Marvel has made recent moves in the entertainment industry that put them at the forefront for future production. Not only do they have an arsenal of film franchises in the works, they most recently made a deal with Netflix for four series revolving around different characters from that universe; the first to premiere will apparently feature Daredevil.
I’ve seen their name so much that the logo animation that plays before the films precedes my dreams at night and, honestly, it’s borderline worrisome. Sleeping patterns aside, Marvel is making monopolist moves that probably won’t cease until the demand for heroes declines, which is unlikely considering the world’s appetite for them. Look at their production library and box office results, get used to it. It helps if you have an affinity for superheroes but it also doesn’t hurt when the visionaries today retain the same amount of heart as the original introduction; Marvel Studios succeeds in expanding their universe with wider scopes that demonstrate the life of the origin.
“Thor: The Dark World” picks up right where “The Avengers”, and the first “Thor”, left off: after the attack on New York fueled by Thor’s adopted brother Loki. Now we find peace restored to Asgard with the rest of the Nine Realms to follow suit, while back on Earth,
Jane Foster, played by Natalie Portman, looks for any signs of Thor’s promised return.
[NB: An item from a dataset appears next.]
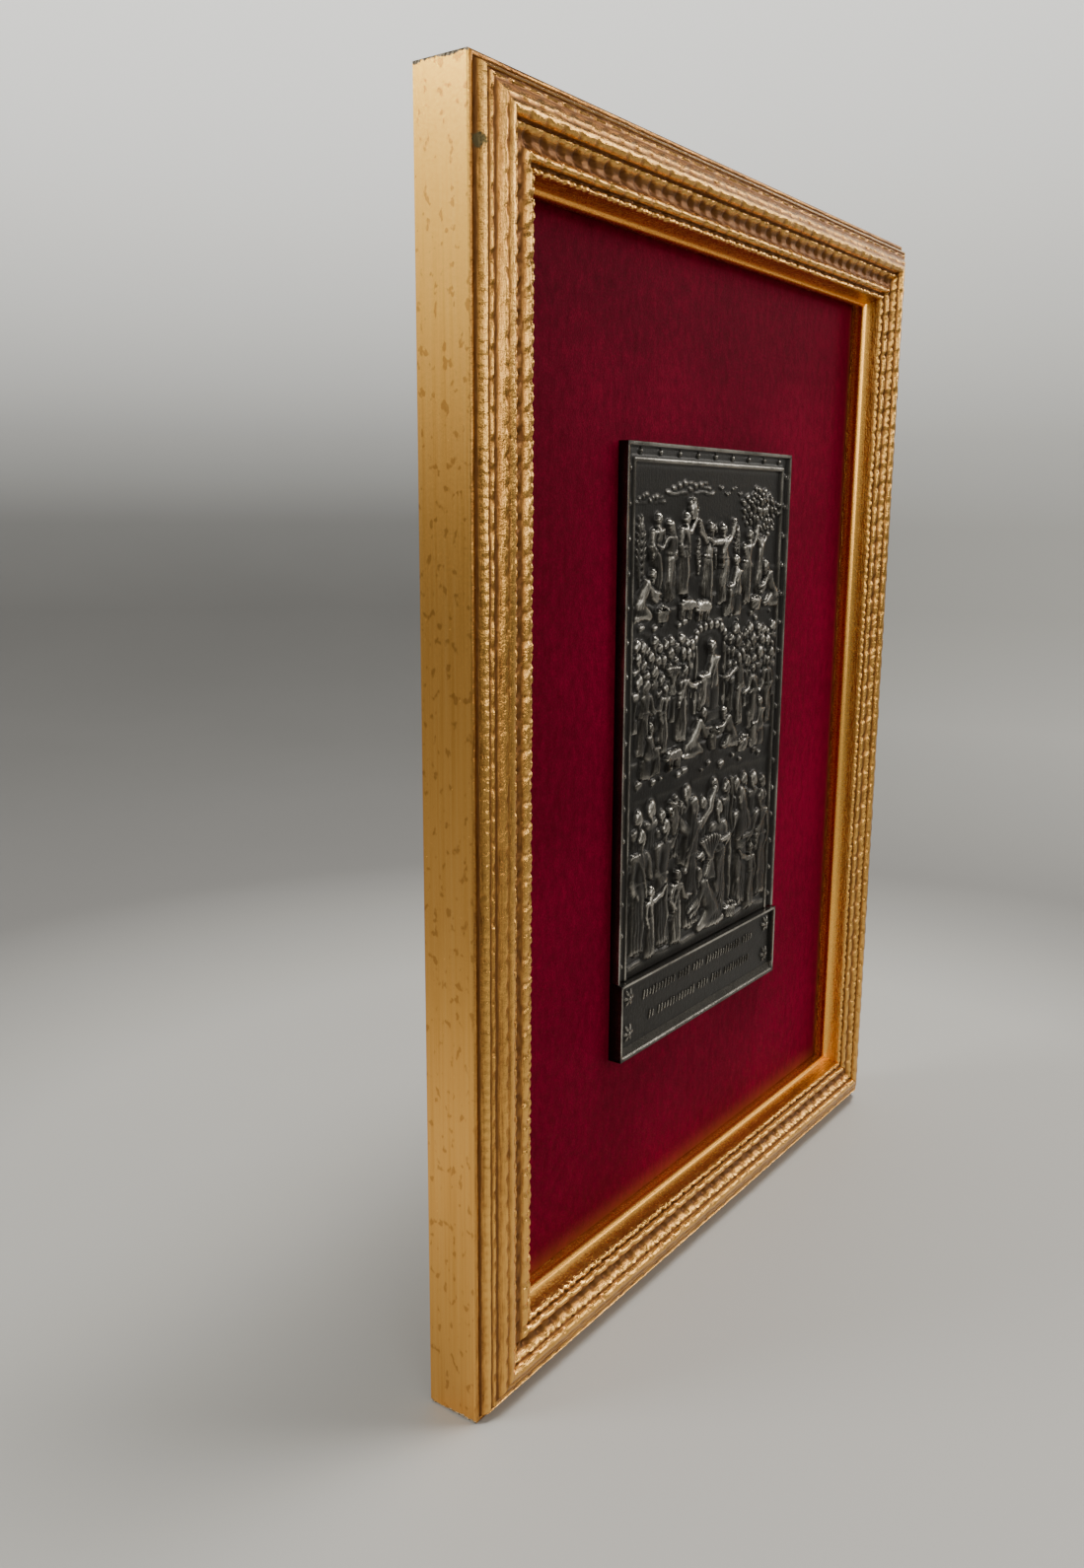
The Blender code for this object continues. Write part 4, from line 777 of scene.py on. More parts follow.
def tree(relief, x, z, height, spread, leaves, base):
    """A trunk with boughs and a crown of leaves set out by the golden angle."""
    fork = (x + 0.08 * spread, z + 0.45 * height)
    bend = (x, z + 0.2 * height)
    relief.limb((x - 0.05 * spread, z), bend, 0.070 * height, 0.045 * height, 0.60)
    relief.limb(bend, fork, 0.045 * height, 0.038 * height, 0.60)
    for turn in (-1.0, -0.35, 0.35, 1.0):
        tip = (fork[0] + 0.6 * spread * math.sin(turn), fork[1] + 0.34 * height * math.cos(turn))
        relief.limb(fork, tip, 0.030 * height, 0.014 * height, 0.46)
    relief.lay(base)
    for k in range(leaves):
        out = math.sqrt((leaves - k - 0.5) / leaves)
        around = k * math.pi * (3 - math.sqrt(5))
        bough = out * (1 + 0.10 * math.sin(5 * around))
        middle = (
            x + 0.90 * spread * bough * math.cos(around),
            z + 0.76 * height + 0.22 * height * bough * math.sin(around),
        )
        turn = around * 1.3
        tip = (middle[0] + 0.12 * spread * math.cos(turn), middle[1] + 0.12 * spread * math.sin(turn))
        relief.limb(middle, tip, 0.080 * spread, 0.035 * spread, 0.36 + 0.20 * (1 - out))
        relief.lay(base + 0.14 * (1 - out))


def cypress(relief, x, z, height, base):
    """A narrow dark tree: tufts that rise on both sides of a stem."""
    relief.limb((x, z), (x, z + 0.15 * height), 0.030 * height, 0.026 * height, 0.40)
    for k in range(9):
        level = z + (0.12 + 0.085 * k) * height
        wide = 0.105 * height * math.sin(math.pi * (k + 1.6) / 11)
        for side in (-1, 1):
            tip = (x + side * wide, level + 0.13 * height)
            relief.limb((x + 0.2 * side * wide, level), tip, 0.036 * height, 0.014 * height, 0.40)
    relief.lay(base)


print("trees and cypresses ready")

# %% Gifts and beasts


def sheaf(relief, x, z, size, base):
    """Stalks tied at the waist, spreading to ears above and to a foot below."""
    for k in range(7):
        lean = 0.15 * (k - 3)
        tip = (x + 0.9 * size * math.sin(lean), z + 0.55 * size + 0.42 * size * math.cos(lean))
        waist = (x + 0.1 * lean * size, z + 0.48 * size)
        relief.limb((x + 0.50 * size * math.sin(lean), z), waist, 0.05 * size, 0.04 * size, 0.46)
        relief.limb(waist, tip, 0.035 * size, 0.075 * size, 0.60)
    spot = figure_places(x, z, size, 1)
    relief.limb(spot(-0.10, 0.48), spot(0.10, 0.48), 0.045 * size, 0.045 * size, 0.66)
    relief.lay(base)


def jar(relief, x, z, size, base):
    """A two-handled jar."""
    bars(relief, figure_places(x, z, size, 1), size, 1.0, (
        (0.0, 0.12, 0.0, 0.48, 0.13, 0.27, 0.72),
        (0.0, 0.55, 0.0, 0.90, 0.20, 0.10, 0.66),
        (-0.10, 0.95, 0.10, 0.95, 0.05, 0.05, 0.66),
        *((0.24 * side, low, out * side, high, 0.04, 0.04, 0.46)
          for side in (-1, 1) for low, out, high in ((0.62, 0.24, 0.82), (0.82, 0.08, 0.90))),
    ))
    relief.lay(base)


def basket(relief, x, z, size, base):
    """A round basket heaped with fruit."""
    spot = figure_places(x, z, size, 1)
    for k in range(-2, 3):
        fruit = spot(0.16 * k, 0.60 - 0.05 * abs(k))
        relief.limb(fruit, fruit, 0.12 * size, 0.12 * size, 0.66)
        relief.lay(base)
    relief.cloth(spot(0.0, 0.45), (x, z), 0.46 * size, 0.32 * size, 0.62, 11, 0.0, 0.35)
    relief.limb(spot(-0.42, 0.44), spot(0.42, 0.44), 0.05 * size, 0.05 * size, 0.70)
    relief.lay(base)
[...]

Eventually, their lives crossover again when Foster discovers the portals composed from the alignment of the worlds, a rare phenomenon that is evidently approaching. Jane stumbles upon a mysterious substance known as “aether” that prompts the awakening of an assumed extinct clan of Dark Elves seeking to cover the worlds in darkness.
After realizing Jane is the vessel for the liquid evil, Thor seeks to extract the aether with the help of his war-criminal opposite Loki. Meanwhile, Jane’s team of inexperienced and slightly lunatic researchers scramble to understand what is going on beyond their realm. To avoid spoilers, I’ll leave out what happens at the culminating events.
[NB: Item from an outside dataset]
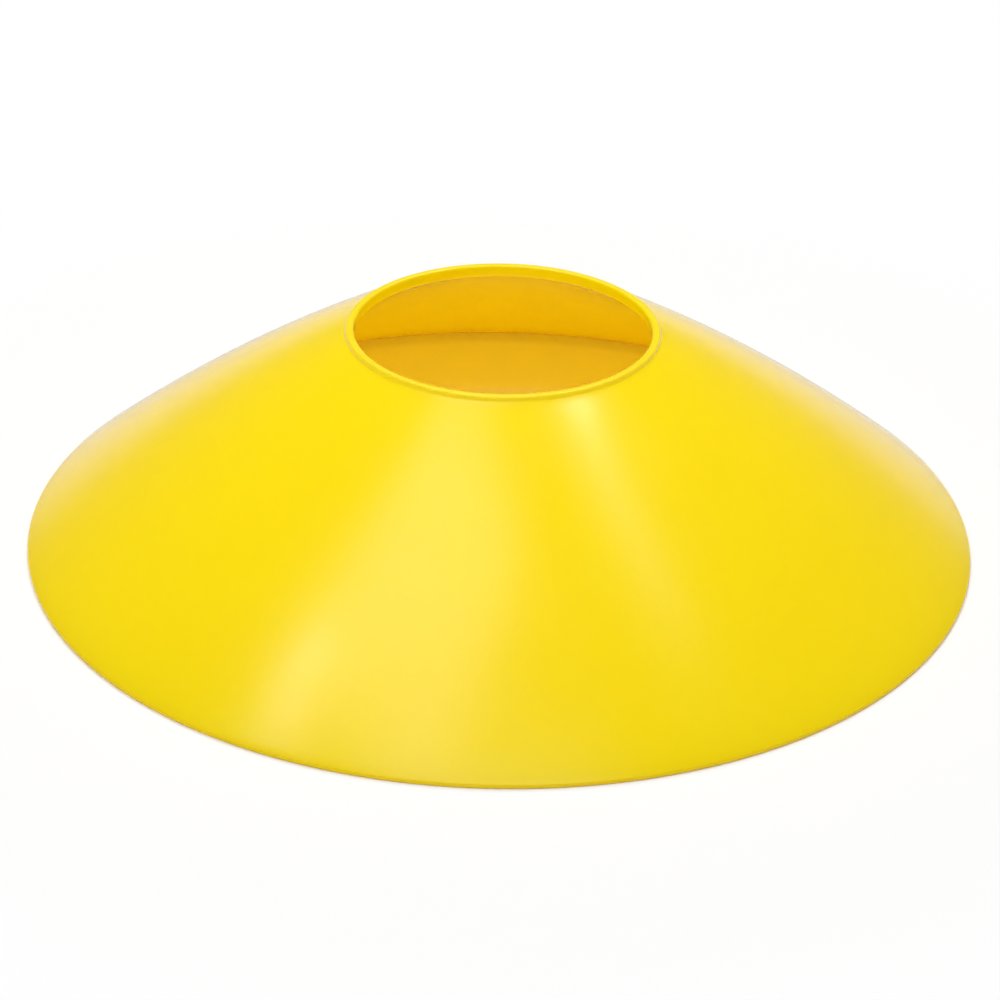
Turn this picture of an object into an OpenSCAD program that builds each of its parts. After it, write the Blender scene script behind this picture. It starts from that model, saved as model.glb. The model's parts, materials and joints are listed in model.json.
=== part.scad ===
// Disc marker cone: a low, hollow training cone of soft plastic with a hole in its top.
// It is one moulding, open underneath, turned round the Z axis and standing on Z = 0.
// Lengths are in millimetres.

/* [Disc] */
// Diameter across the foot, where the disc stands
base_d = 190; // [150:1:230]
// Height from the ground to the top of the lip
height = 45; // [35:0.5:60]
// Swell of the flank past a straight line from foot to lip
flank_crown = 1.7; // [0.2:0.1:4]
// Thickness of the moulded shell
wall = 2; // [1.2:0.1:3]
// Height of the upright edge round the foot
foot_h = 0.8; // [0.6:0.1:1.2]
// Radius on the edges of the foot
foot_r = 0.3; // [0.1:0.05:0.5]

/* [Hole] */
// Diameter of the hole in the top
hole_d = 58.6; // [50:0.2:72]
// Width of the raised lip round the hole
lip_w = 1.7; // [1:0.1:3]
// Rise of the lip above the flank beside it
lip_h = 0.9; // [0.5:0.1:1.5]
// Radius on the edges of the lip and of the hole
lip_r = 0.5; // [0.2:0.05:0.7]
// Radius in the crease where the lip rises from the flank
crease_r = 0.4; // [0.1:0.05:0.6]

/* [Hidden] */

foot_radius = base_d / 2;
hole_radius = hole_d / 2;
shoulder_radius = hole_radius + lip_w;

// Straight pieces along the flank, along each rounded edge and round the disc
flank_steps = 24;
round_steps = 6;
turn_steps = 240;

// Most that one rounded edge takes of the face beside it, and of the rise of the lip
round_share = 0.45;
rise_share = 0.6;

// Ends of the flank as [radius, height]: the top of the foot and the crease at the lip
foot_top = [foot_radius, foot_h];
crease = [shoulder_radius, height - lip_h];
chord = crease - foot_top;

// The unit vector square to a direction that runs up the flank, away from the shell
function outward(run) = [run[1], -run[0]] / norm(run);

// Outer face of the flank, a shallow arch from the foot (share 0) to the crease (share 1)
function flank(share) =
    foot_top + share * chord + 4 * flank_crown * share * (1 - share) * outward(chord);
function flank_run(share) = chord + 4 * flank_crown * (1 - 2 * share) * outward(chord);

// Inner face of the flank, one wall thickness under the outer face
function skin(share) = flank(share) - wall * outward(flank_run(share));

// Share at which the inner face reaches a given radius (axis 0) or height (axis 1)
function skin_share(axis, level, low, high, halvings = 30) =
    let (middle = (low + high) / 2)
    halvings == 0
        ? middle
        : (skin(middle)[axis] - level) * (skin(low)[axis] - level) > 0
            ? skin_share(axis, level, middle, high, halvings - 1)
            : skin_share(axis, level, low, middle, halvings - 1);

skin_foot_share = skin_share(1, 0, -0.5, 0.5);
skin_hole_share = skin_share(0, hole_radius, 0.5, 1.5);
skin_foot = [skin(skin_foot_share)[0], 0];
skin_hole = [hole_radius, skin(skin_hole_share)[1]];

// Points of an arc that rounds the corner between the ways back to one point and on to the next
function rounded(before, corner, after, radius) =
    let (
        back = (before - corner) / norm(before - corner),
        on = (after - corner) / norm(after - corner),
        half = acos(back * on) / 2,
        centre = corner + (back + on) / norm(back + on) * radius / sin(half),
        start = corner + back * radius / tan(half) - centre,
        sweep = (180 - 2 * half) * sign(back[1] * on[0] - back[0] * on[1])
    )
    [for (step = [0:round_steps])
        let (turn = sweep * step / round_steps)
        centre + [
            start[0] * cos(turn) - start[1] * sin(turn),
            start[0] * sin(turn) + start[1] * cos(turn)
        ]];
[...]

What I expected was a generic installment in the prosperous franchise. What I watched was another lively extension that both recognizes the relationship with its predecessors and grows as a separate entity with its own collection of intriguing characters and story lines.
The chemistry between Thor and Loki, played by Chris Hemsworth and Tom Hiddleston respectively, drastically shifts throughout, adding complexities to their deception and trust of each other. It’s fun to watch the scales tip in both directions. Likewise, we’re treated to some unexpected badassery from Rene Russo, who plays Thor’s mother Frigga, and less surprising husband Odin, portrayed by Anthony Hopkins, who still kind of looks like he wants to eat everyone.
There’s plenty of action dished throughout the movie interlaced with hilarious antics and setups that help highlight the lighthearted nature of the comic books. The standard plot is as per usual, a bit predictable, but interesting and casual enough to allow the power of the characters and unraveling spectacle to push it forward. While some may remain displeased with nit-picky instances of discontinuity, “Thor: The Dark World” ultimately presents the next chapter in an ever unfolding book of all types of mediums yet stands alone as a fun adventure with a proper, valiant feel.